I was twenty-one years old, had just graduated from college, and began my first job at Bell Labs in West Long Branch, NJ, an overflow site from their much larger but not large enough Holmdel location. The relocation office helped me find a small, affordable apartment just a few miles away, and I moved in to begin my young adult life.

These were the only neighbors I actually met there. They were nice enough at first. But the paper-thin walls and floors of the apartment soon revealed another side. They absolutely, positively hated each other. Now, if I stepped a little too heavily in my living room, they would pound a broom handle on the ceiling to let me know I was too noisy However, when the bell rung and they starting going at it, I could clearly hear every insult and obscenity they would fling at each other. I could also hear the sound of plates and pots and pans being thrown when the conflict escalated.

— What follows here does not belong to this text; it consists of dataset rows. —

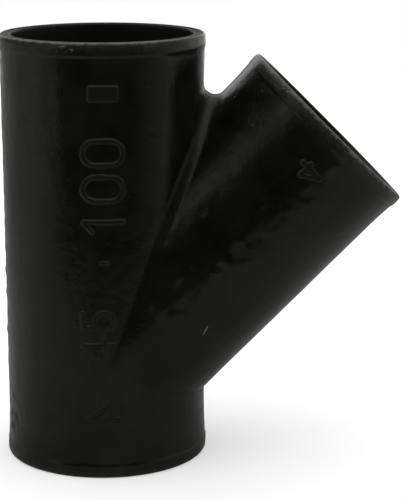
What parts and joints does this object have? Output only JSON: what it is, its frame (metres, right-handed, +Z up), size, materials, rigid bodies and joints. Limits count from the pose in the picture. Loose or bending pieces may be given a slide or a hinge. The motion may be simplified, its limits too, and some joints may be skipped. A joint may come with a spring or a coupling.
{
  "type": "lateral wye pipe fitting",
  "caption": "Hubless cast-iron drain fitting: a straight beaded pipe length with an equal-size beaded branch leaning off its side at 45 degrees.",
  "frame": {"origin": "centre of the bottom end face, on the axis of the straight run", "axes": "+Z up along the straight run, +X toward the side the branch leans to; the branch axis lies in the XZ plane, so XZ is the plane of symmetry"},
  "size_m": [0.2223, 0.1134, 0.238],
  "materials": {
    "coated_cast_iron": "sand-cast grey iron dipped in black bituminous coating, soft satin gloss, worn at the rims"
  },
  "bodies": {
    "root": {"wye_casting": "coated_cast_iron"}
  },
  "joints": []
}
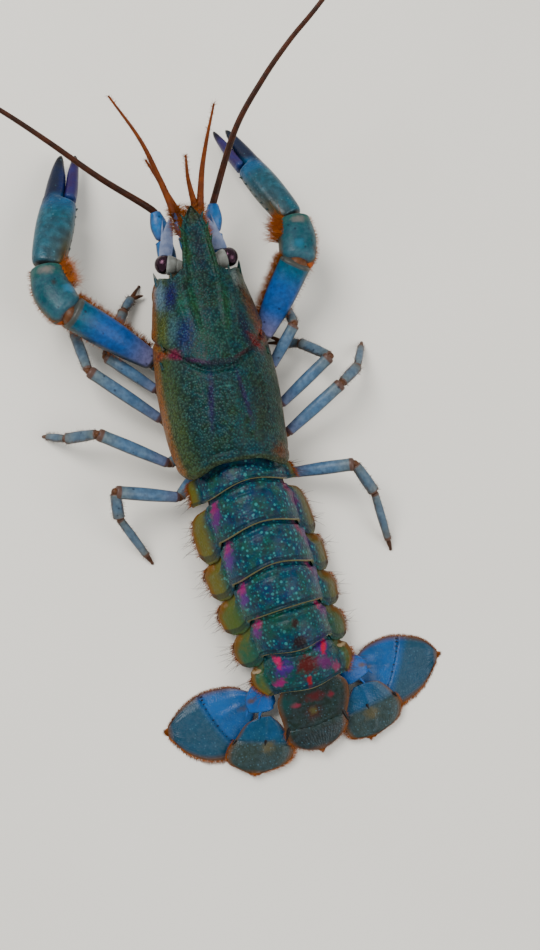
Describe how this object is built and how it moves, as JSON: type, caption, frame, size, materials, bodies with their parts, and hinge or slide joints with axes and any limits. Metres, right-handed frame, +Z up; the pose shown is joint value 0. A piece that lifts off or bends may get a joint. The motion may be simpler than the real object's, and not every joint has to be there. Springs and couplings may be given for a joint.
{
  "type": "redclaw crayfish model",
  "caption": "Still, life-size model of an adult redclaw crayfish with slim claws held forward, legs spread on the floor and tail fan open.",
  "frame": {"origin": "on the floor, under the middle of the bounding box, feelers included", "axes": "+Z up, +Y towards the head along the carapace's midline, +X towards the animal's right side"},
  "size_m": [0.1814, 0.2238, 0.0693],
  "materials": {
    "shell_teal": "satin, granular",
    "limb_blue": "satin",
    "limb_slate": "satin",
    "claw_teal": "satin",
    "claw_violet": "satin",
    "fan_blue": "satin",
    "feeler_brown": "satin",
    "scale_pale": "satin",
    "stalk_grey": "satin",
    "cornea_black": "gloss",
    "belly_pale": "matt"
  },
  "bodies": {
    "root": {"carapace": "shell_teal", "thorax": "belly_pale", "head": "belly_pale", "eyestalk_left": "stalk_grey", "eyestalk_right": "stalk_grey", "eye_left": "cornea_black", "eye_right": "cornea_black", "antenna_base_left": "limb_blue", "antenna_base_right": "limb_blue", "antenna_scale_left": "scale_pale", "antenna_scale_right": "scale_pale", "antenna_left": "feeler_brown", "antenna_right": "feeler_brown", "antennule_left": "feeler_brown", "antennule_right": "feeler_brown", "maxilliped_left": "limb_slate", "maxilliped_right": "limb_slate", "abdomen_1": "shell_teal", "abdomen_2": "shell_teal", "abdomen_3": "shell_teal", "abdomen_4": "shell_teal", "abdomen_5": "shell_teal", "abdomen_6": "shell_teal", "telson": "shell_teal", "uropod_base_left": "limb_slate", "uropod_base_right": "limb_slate", "endopod_left": "fan_blue", "endopod_right": "fan_blue", "exopod_left": "fan_blue", "exopod_right": "fan_blue", "cheliped_merus_left": "limb_blue", "cheliped_merus_right": "limb_blue", "cheliped_carpus_left": "claw_teal", "cheliped_carpus_right": "claw_teal", "cheliped_hand_left": "claw_teal", "cheliped_hand_right": "claw_teal", "cheliped_finger_left": "claw_violet", "cheliped_finger_right": "claw_violet", "leg_2_upper_left": "limb_blue", "leg_2_upper_right": "limb_blue", "leg_3_upper_left": "limb_blue", "leg_3_upper_right": "limb_blue", "leg_4_upper_left": "limb_blue", "leg_4_upper_right": "limb_blue", "leg_5_upper_left": "limb_blue", "leg_5_upper_right": "limb_blue", "leg_2_lower_left": "limb_slate", "leg_2_lower_right": "limb_slate", "leg_3_lower_left": "limb_slate", "leg_3_lower_right": "limb_slate", "leg_4_lower_left": "limb_slate", "leg_4_lower_right": "limb_slate", "leg_5_lower_left": "limb_slate", "leg_5_lower_right": "limb_slate"}
  },
  "joints": []
}
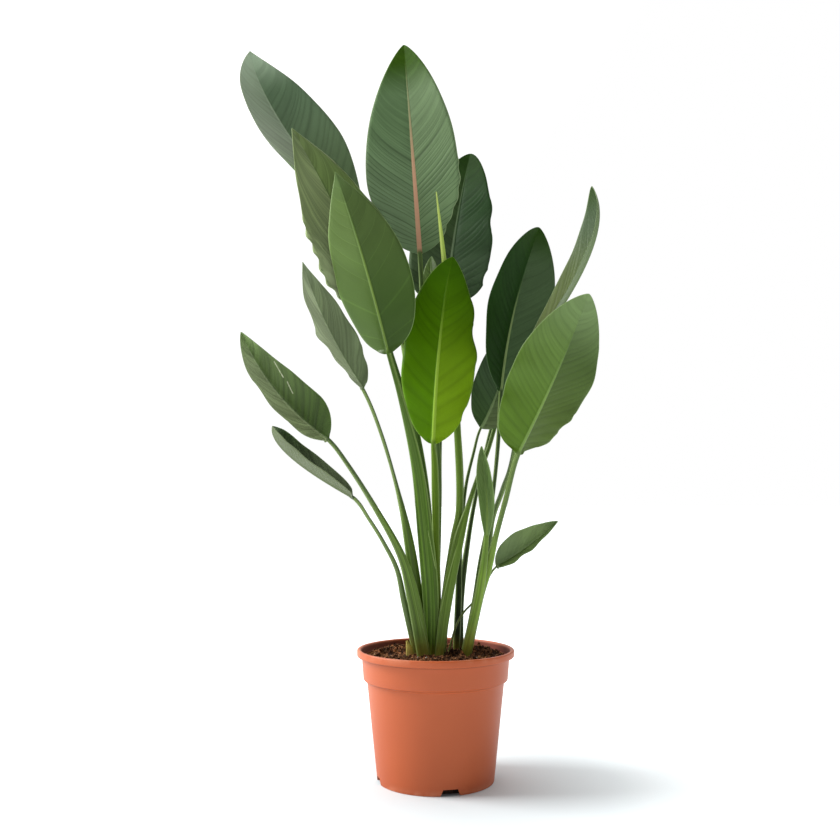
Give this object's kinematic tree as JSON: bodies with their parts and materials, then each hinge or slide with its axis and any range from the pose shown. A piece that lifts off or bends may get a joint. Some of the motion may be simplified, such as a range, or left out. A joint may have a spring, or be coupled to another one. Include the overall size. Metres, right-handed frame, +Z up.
{
  "type": "potted bird of paradise",
  "caption": "Bird of paradise plant with paddle-shaped leaves on long sheathed stalks, a rolled new leaf and soil, in a round tapered plastic nursery pot with a collar and lip.",
  "frame": {"origin": "centre of the pot's flat base, on the ground", "axes": "+Z up along the pot's axis, -Y towards the viewer of the picture, +X to the viewer's right"},
  "size_m": [0.5104, 0.3319, 1.0441],
  "materials": {
    "terracotta_plastic": "satin",
    "soil": "matte",
    "leaf_grey": "satin",
    "leaf_mid": "satin",
    "leaf_dark": "satin",
    "leaf_young": "satin",
    "leaf_rolled": "satin",
    "dry_leaf": "matte"
  },
  "bodies": {
    "root": {"pot": "terracotta_plastic", "leaf_low_left": "leaf_grey", "leaf_back_right": "leaf_dark", "leaf_low_left_folded": "leaf_grey", "leaf_front_left": "leaf_mid", "leaf_young_centre": "leaf_young", "leaf_mid_left": "leaf_grey", "leaf_top": "leaf_grey", "leaf_spear": "leaf_rolled", "leaf_left_back": "leaf_mid", "leaf_right_of_top": "leaf_dark", "leaf_small_centre_back": "leaf_dark", "leaf_upper_left": "leaf_grey", "leaf_small_right_front": "leaf_mid", "leaf_right_front": "leaf_mid", "leaf_right_tall": "leaf_grey", "leaf_right_mid": "leaf_dark", "leaf_right_inner": "leaf_dark", "leaf_back_low": "leaf_dark", "leaf_low_right": "leaf_mid", "dry_leaf_foot": "dry_leaf", "soil": "soil"}
  },
  "joints": []
}
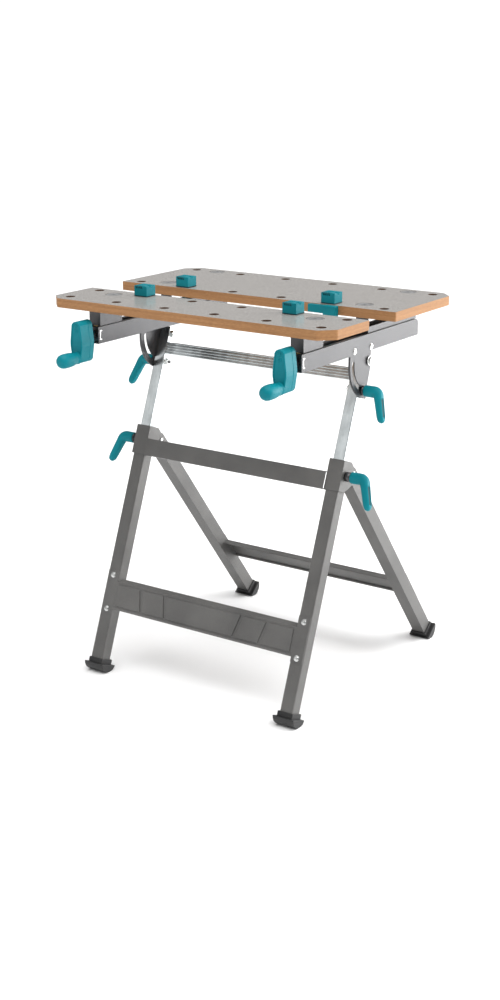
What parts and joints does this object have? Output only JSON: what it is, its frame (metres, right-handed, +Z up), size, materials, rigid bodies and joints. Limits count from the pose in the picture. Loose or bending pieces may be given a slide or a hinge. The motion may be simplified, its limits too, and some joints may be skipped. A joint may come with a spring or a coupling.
{
  "type": "folding sawhorse",
  "caption": "Folding clamping work table on splayed folding legs: sliding jaw board moved by spindle cranks, tilting top, telescoping mast, clamping levers and bench dogs.",
  "frame": {"origin": "on the floor under the middle of the whole object", "axes": "+X along the boards to the right, +Y away from the cranks, +Z up"},
  "size_m": [0.685, 0.6906, 0.8445],
  "materials": {
    "board": "fibreboard, grey laminate on top, raw milled edges",
    "board_disc": "satin grey",
    "frame_paint": "charcoal powder coat",
    "zinc_tube": "bright zinc plate",
    "fastener": "bright zinc plate",
    "dark_steel": "black oxide",
    "nut_brass": "turned",
    "teal_plastic": "moulded, fine texture",
    "black_plastic": "moulded"
  },
  "bodies": {
    "front_frame": {"left_front_leg": "frame_paint", "right_front_leg": "frame_paint", "left_sleeve": "frame_paint", "right_sleeve": "frame_paint", "guide_bushes": "black_plastic", "upper_crossbar": "frame_paint", "front_step_panel": "frame_paint", "front_panel_bolts": "fastener", "hinge_pins": "fastener", "left_front_foot": "black_plastic", "right_front_foot": "black_plastic"},
    "rear_frame": {"left_rear_leg": "frame_paint", "right_rear_leg": "frame_paint", "rear_step_panel": "frame_paint", "rear_panel_bolts": "fastener", "left_rear_foot": "black_plastic", "right_rear_foot": "black_plastic"},
    "mast": {"left_mast_tube": "zinc_tube", "right_mast_tube": "zinc_tube", "mast_crossbar": "zinc_tube", "mast_plugs": "black_plastic", "pivot_bolts": "fastener", "tilt_nuts": "fastener"},
    "table": {"rear_board": "board", "rear_board_screws": "board_disc", "left_rail": "frame_paint", "right_rail": "frame_paint", "left_tilt_plate": "frame_paint", "right_tilt_plate": "frame_paint", "tilt_plate_bolts": "fastener", "left_rear_bracket": "frame_paint", "right_rear_bracket": "frame_paint", "bearing_plates": "fastener", "edge_stop": "teal_plastic"},
    "jaw": {"front_board": "board", "front_board_screws": "board_disc", "left_front_carriage": "frame_paint", "right_front_carriage": "frame_paint", "spindle_nuts": "nut_brass"},
    "left_crank": {"left_spindle": "fastener", "left_crank": "teal_plastic"},
    "right_crank": {"right_spindle": "fastener", "right_crank": "teal_plastic"},
    "left_tilt_clamp": {"left_tilt_bolt": "dark_steel", "left_tilt_lever": "teal_plastic"},
    "right_tilt_clamp": {"right_tilt_bolt": "dark_steel", "right_tilt_lever": "teal_plastic"},
    "left_height_clamp": {"left_height_bolt": "dark_steel", "left_height_lever": "teal_plastic"},
    "right_height_clamp": {"right_height_bolt": "dark_steel", "right_height_lever": "teal_plastic"},
    "front_left_dog": {"front_left_dog": "teal_plastic"},
    "front_right_dog": {"front_right_dog": "teal_plastic"},
    "rear_left_dog": {"rear_left_dog": "teal_plastic"},
    "rear_right_dog": {"rear_right_dog": "teal_plastic"}
  },
  "joints": [
    {"name": "rear_leg_fold", "type": "hinge", "parent": "front_frame", "child": "rear_frame", "pos_m": [0, -0.03704, 0.48212], "axis": [1, 0, 0], "range_deg": [-58, 0]},
    {"name": "height_slide", "type": "slide", "parent": "front_frame", "child": "mast", "axis": [0, 0.3584, 0.9336], "range_m": [-0.1, 0.03]},
    {"name": "table_tilt", "type": "hinge", "parent": "mast", "child": "table", "pos_m": [0, 0.01669, 0.71], "axis": [1, 0, 0], "range_deg": [0, 62]},
    {"name": "left_crank_spin", "type": "hinge", "parent": "table", "child": "left_crank", "pos_m": [-0.2475, -0.27231, 0.7485], "axis": [0, 1, 0], "range_deg": [-1, 7561]},
    {"name": "right_crank_spin", "type": "hinge", "parent": "table", "child": "right_crank", "pos_m": [0.2475, -0.27231, 0.7485], "axis": [0, 1, 0], "range_deg": [-1, 7561]},
    {"name": "jaw_slide", "type": "slide", "parent": "table", "child": "jaw", "axis": [0, 1, 0], "range_m": [0, 0.084]},
    {"name": "left_tilt_lever", "type": "hinge", "parent": "mast", "child": "left_tilt_clamp", "pos_m": [-0.2475, -0.00553, 0.65212], "axis": [-1, 0, 0], "range_deg": [0, 100]},
    {"name": "right_tilt_lever", "type": "hinge", "parent": "mast", "child": "right_tilt_clamp", "pos_m": [0.2475, -0.00553, 0.65212], "axis": [1, 0, 0], "range_deg": [0, 100]},
    {"name": "left_height_lever", "type": "hinge", "parent": "front_frame", "child": "left_height_clamp", "pos_m": [-0.2475, -0.06932, 0.48594], "axis": [-1, 0, 0], "range_deg": [0, 100]},
    {"name": "right_height_lever", "type": "hinge", "parent": "front_frame", "child": "right_height_clamp", "pos_m": [0.2475, -0.06932, 0.48594], "axis": [1, 0, 0], "range_deg": [0, 100]},
    {"name": "front_left_dog_turn", "type": "hinge", "parent": "jaw", "child": "front_left_dog", "pos_m": [-0.183, -0.14381, 0.822], "axis": [0, 0, 1], "continuous": true},
    {"name": "front_right_dog_turn", "type": "hinge", "parent": "jaw", "child": "front_right_dog", "pos_m": [0.183, -0.14381, 0.822], "axis": [0, 0, 1], "continuous": true},
    {"name": "rear_left_dog_turn", "type": "hinge", "parent": "table", "child": "rear_left_dog", "pos_m": [-0.183, 0.00019, 0.822], "axis": [0, 0, 1], "continuous": true},
    {"name": "rear_right_dog_turn", "type": "hinge", "parent": "table", "child": "rear_right_dog", "pos_m": [0.183, 0.00019, 0.822], "axis": [0, 0, 1], "continuous": true}
  ],
  "couplings": [
    {"joint": "left_crank_spin", "follows": "jaw_slide", "rad_per_m": 1570.8},
    {"joint": "right_crank_spin", "follows": "jaw_slide", "rad_per_m": 1570.8}
  ]
}
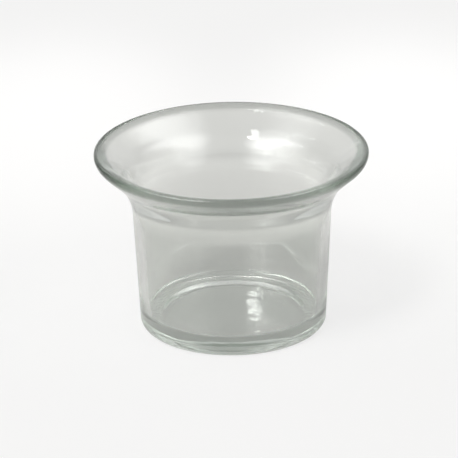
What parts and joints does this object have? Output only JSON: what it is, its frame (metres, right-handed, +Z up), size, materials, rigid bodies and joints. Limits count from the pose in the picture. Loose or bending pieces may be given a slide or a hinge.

The one day that sticks in my mind was a fifteen-round main event one Saturday. It started early. I was up anyway, and went out for a run. When I returned an hour later from a longer than usual run, the arguing was still going on. Louder and louder, dish after dish, the back door flew open, slammed shut and the husband roared off in his car, and his wife stood outside screaming at him to never, ever return. Inside, she wailed and lamented at her plight. But only for a few moments. Just like that, his car roared back back around the corner, he stormed back into the house, slammed the door again, and they picked up right where they had left off. I left, probably to go practice trumpet at church or something. When I returned, it was quiet. Maybe they were exhausted. Maybe a TKO. I never found out.

I didn’t fulfill my year long lease there. I found another place to rent in Neptune with a friend of mind from church. I don’t miss them but I’ll never forget this couple who certainly were committed to a violent and abusive marriage.